All of the data below must be repeated exactly.

....

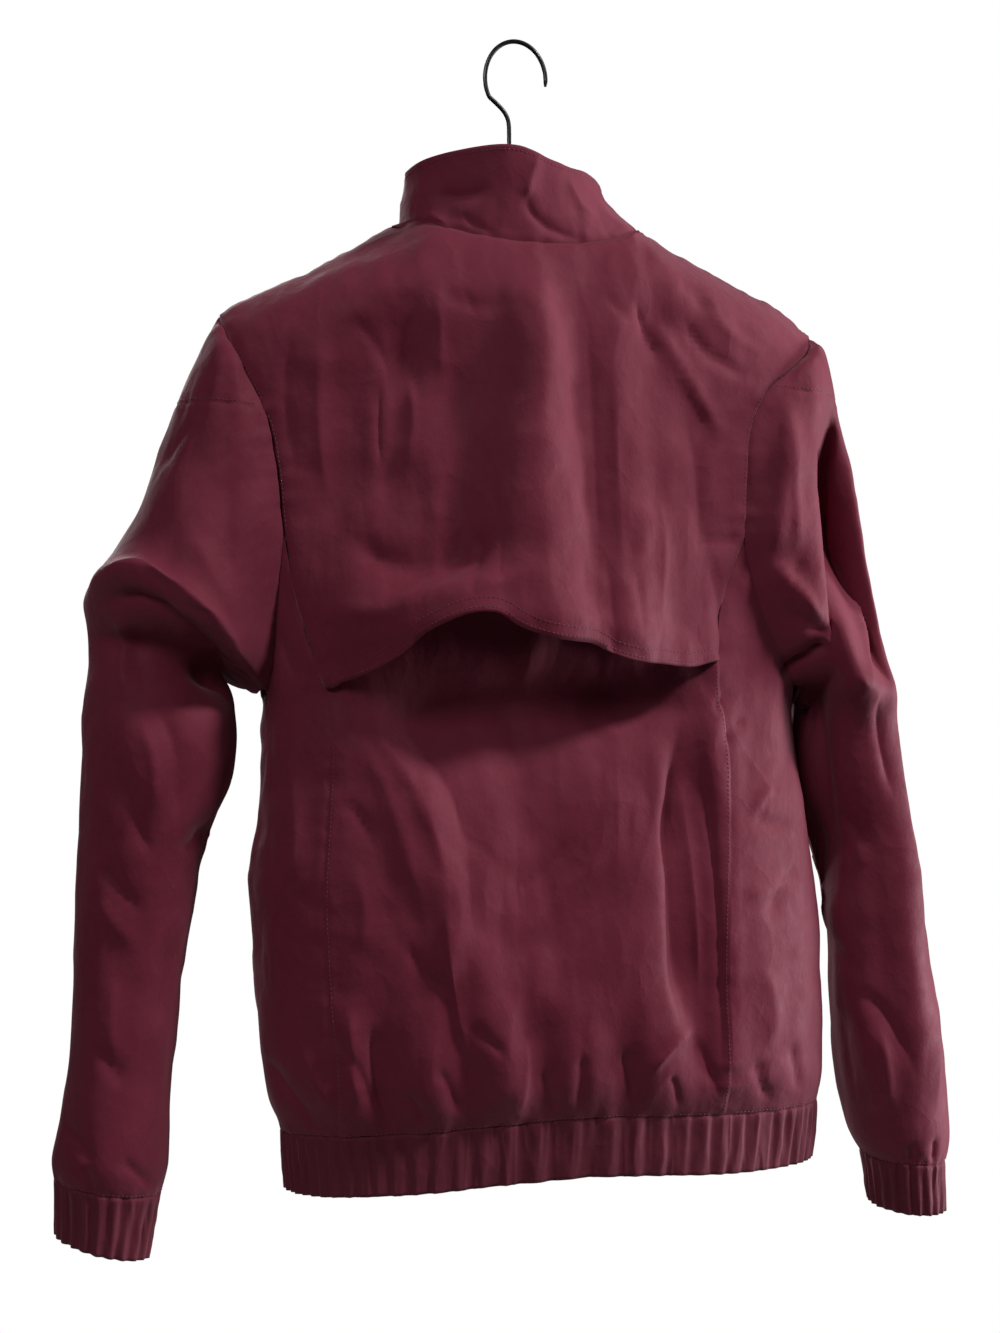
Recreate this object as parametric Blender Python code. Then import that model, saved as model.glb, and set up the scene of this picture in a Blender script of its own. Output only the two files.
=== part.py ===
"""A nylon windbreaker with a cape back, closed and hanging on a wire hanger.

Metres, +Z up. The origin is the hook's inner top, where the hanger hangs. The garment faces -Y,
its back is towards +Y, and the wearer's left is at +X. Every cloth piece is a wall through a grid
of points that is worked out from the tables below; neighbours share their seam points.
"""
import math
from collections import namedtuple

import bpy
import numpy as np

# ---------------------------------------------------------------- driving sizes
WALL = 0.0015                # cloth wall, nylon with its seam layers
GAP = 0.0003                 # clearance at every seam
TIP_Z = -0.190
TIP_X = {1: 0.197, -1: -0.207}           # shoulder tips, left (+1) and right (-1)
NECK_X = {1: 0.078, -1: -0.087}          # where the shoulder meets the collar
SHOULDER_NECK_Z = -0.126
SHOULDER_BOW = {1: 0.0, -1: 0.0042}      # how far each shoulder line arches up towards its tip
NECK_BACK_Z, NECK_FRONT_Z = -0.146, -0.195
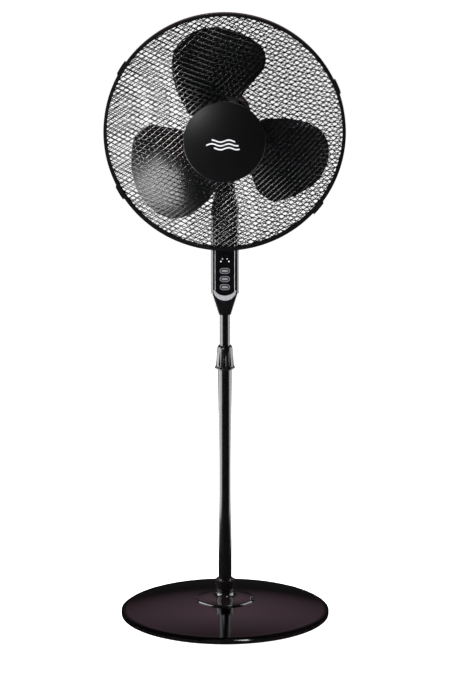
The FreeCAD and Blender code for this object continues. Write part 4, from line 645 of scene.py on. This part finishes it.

....

**WORKED ANSWER:**
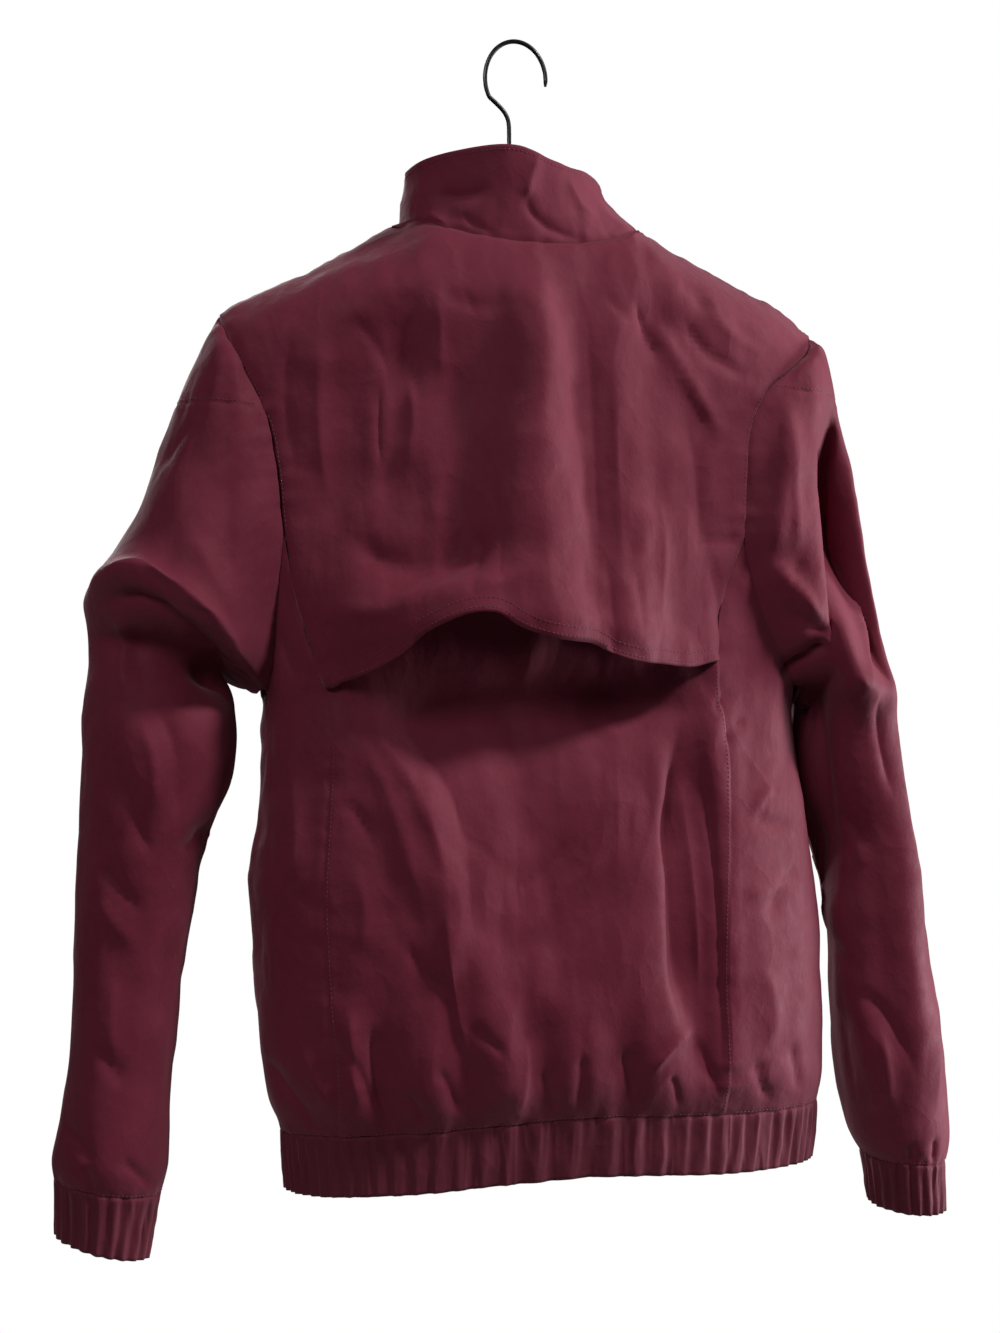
Recreate this object as parametric Blender Python code. Then import that model, saved as model.glb, and set up the scene of this picture in a Blender script of its own. Output only the two files.
=== part.py ===
"""A nylon windbreaker with a cape back, closed and hanging on a wire hanger.

Metres, +Z up. The origin is the hook's inner top, where the hanger hangs. The garment faces -Y,
its back is towards +Y, and the wearer's left is at +X. Every cloth piece is a wall through a grid
of points that is worked out from the tables below; neighbours share their seam points.
"""
import math
from collections import namedtuple

import bpy
import numpy as np

# ---------------------------------------------------------------- driving sizes
WALL = 0.0015                # cloth wall, nylon with its seam layers
GAP = 0.0003                 # clearance at every seam
TIP_Z = -0.190
TIP_X = {1: 0.197, -1: -0.207}           # shoulder tips, left (+1) and right (-1)
NECK_X = {1: 0.078, -1: -0.087}          # where the shoulder meets the collar
SHOULDER_NECK_Z = -0.126
SHOULDER_BOW = {1: 0.0, -1: 0.0042}      # how far each shoulder line arches up towards its tip
NECK_BACK_Z, NECK_FRONT_Z = -0.146, -0.195
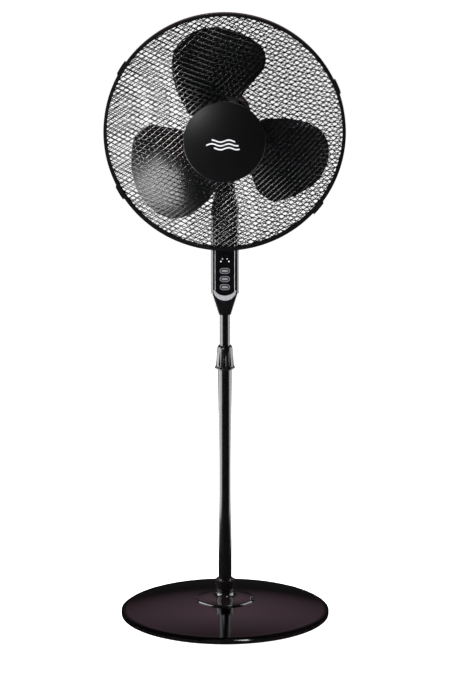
The FreeCAD and Blender code for this object continues. Write part 4, from line 645 of scene.py on. This part finishes it.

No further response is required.